On this edition of "Media on the Margins," Malihe speaks with Istanbul-based freelance journalist Alexander Christie-Miller shortly after Turkish Prime Minister Erdogan`s ban on Twitter went into effect and before the country`s elections.
On 20 March, during a campaign rally ten days before the local elections, Erdogan said, “We now have a court order. We’ll eradicate Twitter. I don’t care what the international community says. Everyone will witness the power of the Turkish Republic!” That same evening, Twitter users in Turkey were welcomed to a screen message that reads “Twitter is blocked in Turkey by court order.” One week after the Twitter ban, and one day after a Turkish court overturned the ban, the country’s telecommunications authority (TIB) blocked the widely used video-sharing platform, YouTube. This latest prohibition is a response to leaked audio material posted on YouTube supposedly incriminating Erdogan and other prominent members of the AK Party in corruption, an accusation Erdogan and his allies strongly deny and condemn.

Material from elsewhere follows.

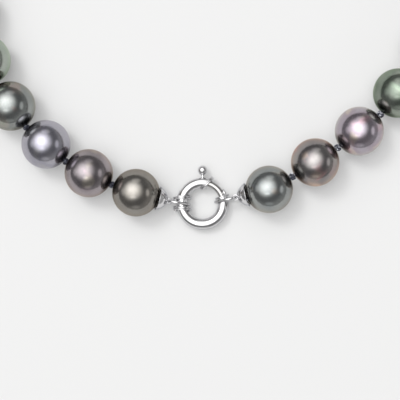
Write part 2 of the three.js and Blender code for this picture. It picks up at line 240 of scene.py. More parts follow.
def nacre_group():
    """Layered nacre: overtones that drift over each pearl, cloudy patches, fine pits, and painted shade
    near the drill holes.
    """
    tree, inside, outside = group(
        "nacre_layers",
        [("Light", COLOUR, None), ("Deep", COLOUR, None), ("Warm", COLOUR, None),
         ("Pale", COLOUR, None), ("Blush", COLOUR, None), ("Blush Amount", FLOAT, 0.3),
         ("Pits", FLOAT, 0.3)],
        [("Colour", COLOUR), ("Roughness", FLOAT), ("Height", FLOAT), ("Metal", FLOAT)],
    )
    link = tree.links.new
    place = node(tree, "ShaderNodeTexCoord").outputs["Object"]
    overtone = node(tree, "ShaderNodeAttribute", attribute_name="overtone").outputs["Fac"]

    cloud = fill(node(tree, "ShaderNodeTexNoise"), Scale=150.0, Detail=3.0, Roughness=0.55)
    link(place, cloud.inputs["Vector"])
    drift = node(tree, "ShaderNodeMath", operation="MULTIPLY_ADD")
    link(cloud.outputs["Fac"], drift.inputs[0])
    drift.inputs[1].default_value = 0.50
    drift.inputs[2].default_value = -0.25
    zone = node(tree, "ShaderNodeMath", operation="ADD", use_clamp=True)
    link(overtone, zone.inputs[0])
    link(drift.outputs[0], zone.inputs[1])

    def mix(factor, a, b, mode="MIX"):
        made = node(tree, "ShaderNodeMix", data_type="RGBA", blend_type=mode)
        for label, value in (("Factor", factor), ("A", a), ("B", b)):
            socket = made.inputs[label]
            if isinstance(value, (int, float)):
                socket.default_value = value
            else:
                link(value, socket)
        return made.outputs["Result"]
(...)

However, the discussion about the banning of these prominent platforms, while drawing global attention on to the condition of media freedoms in Turkey, nevertheless overlooks the pressures on the traditional media as well as journalists and the increasing environment of self-censorship and censorship. Arguably, the crackdown against the Turkish media began even before Twitter came into being.
"Media on the Margins" is a regular Jadaliyya program dedicated to the stories behind the news, on the fault-lines of journalism and the fringes of public discourse. In each episode, Malihe Razazan, the winner of the Society for Professional Journalists` 2012 Community Journalism Award, speaks to reporters, editors, citizen journalists, and photographers to unpack their craft, interrogate their work, and uncover how the news comes to represent the world. The show shines a spotlight on stories missed, ignored, and omitted as well as the people who tell them. "Media on the Margins" is where "journalism grapples with journalism."